Lo sbaglio è di Ben, e ha radici lontane. Lui ha sempre creduto di poter vivere con un piede in due mondi. Una Birkenstock nel sottobosco del traffico di marijuana, l’altra nel mondo della civiltà e della legge. Ora sa che non può. Ha tutti e due i piedi intrappolati nella giungla. Chon non ha mai coltivato questa illusione. Lui ha sempre saputo che ci sono due mondi: Quello selvaggio. Quello meno selvaggio. Il primo è il mondo del potere duro e puro, della sopravvivenza del più forte. Cartelli della droga e squadroni della morte, dittatori e tiranni, attacchi terroristici, guerre tra bande, odi tribali, stragi e stupri di massa. Il secondo è il mondo del potere civilizzato. Governi ed eserciti, multinazionali e banche, compagnie petrolifere, paura e shock, morte dal cielo, genocidi e stupri economici di massa. E Chon sa che in realtà i due mondi sono uno.”

Se Il potere del Cane aveva la forma del grande romanzo americano, con Le Belve Winslow adotta una ermetica scrittura da letteratura pulp anni 90 (il primo capitolo è “Vaffanculo”. Punto. Fine del capitolo), giocata su frasi tronche o spesso di una parola sola, capitoli di anche poche righe, una struttura che già suggerisce un montaggio filmico dinamico e nervoso che purtroppo Oliver Stone non ha colto appieno quando ha portato il libro su pellicola. Che dire, storia classica, gli Stati Uniti che con una mano incentivano la produzione (fuori) e il consumo di droga (all’interno), e dall’altra fanno finta di combattere i cartelli della droga con campagne terroristiche nei paesi “produttori”. Con una pluralità di scopi, che possono sintetizzarsi tutti con l’obiettivo di esercitare un controllo di fatto dei territori che non possono più controllare direttamente a seguito del processo di decolonizzazione. Un po’ Breaking bad (molto Breaking bad direi), un po’ qualsiasi film d’azione sulla droga messicana, racconta la storia di due giovani coltivatori di marijuana, che riescono a crearsi un discreto mercato nella California del sud ma soprattutto a inventarsi una super qualità di maria che va letteralmente a ruba. Contestualmente, la volontà d’espansione dei cartelli della Baja porta quest’ultimi a volersi accaparrare il mercato californiano, anche alle spese dei tre ragazzi. Si passa dalle offerte alle minacce, al sequestro della loro amica – e amante  comune – Ophelia, che segnerà il punto di non ritorno e che darà il via all’escalation di violenza che porterà tutti i protagonisti verso il proprio destino annunciato.
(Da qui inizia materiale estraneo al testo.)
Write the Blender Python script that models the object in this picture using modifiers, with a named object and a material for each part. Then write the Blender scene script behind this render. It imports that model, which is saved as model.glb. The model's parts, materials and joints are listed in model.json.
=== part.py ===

Bello, anche se nel Potere del Cane si respirava aria di capolavoro, qui solo di grande intrattenimento.

Nicola G.

DESCRIZIONE

Ben e Chon sono amici per la pelle: un genio delle economie di scala e un prodigio di forza fisica e addestramento militare.
Diversi, complementari, accomunati dalla stessa filosofia – vivi e lascia vivere – condividono tutto, inclusa Ophelia, la ragazza dei loro sogni. In California hanno creato un piccolo regno coltivando e smerciando un prodotto speciale: la miglior marijuana degli Stati Uniti. Ora, però, la loro remunerativa attività è finita nel mirino dei cartelli messicani. Che hanno un modo tutto loro di comunicare le proprie intenzioni: spedire un video nel quale mostrano la sorte riservata a chiunque non si conformi alla loro volontà.
A Ben e Chon non restano che due alternative: incassare i dividendi e ritirarsi in buon ordine o accettare la sfida in campo aperto e prepararsi a una battaglia senza esclusione di colpi, nella quale a essere in gioco non sarà solamente la loro impresa commerciale, ma la loro stessa vita.

Una lingua secca, carica di umorismo. Ben e Chon, due personaggi avvolti da un insolito, accattivante alone di romanticismo. Loro due soli contro i grandi cartelli della droga. Una storia dal ritmo implacabile, piena di azione e colpi di scena. Le belve è un nuovo, prezioso tassello della saga di confine inaugurata da Il potere del cane.
Da questo romanzo Oliver Stone sta girando quello che si annuncia come uno dei film imperdibili della prossima stagione.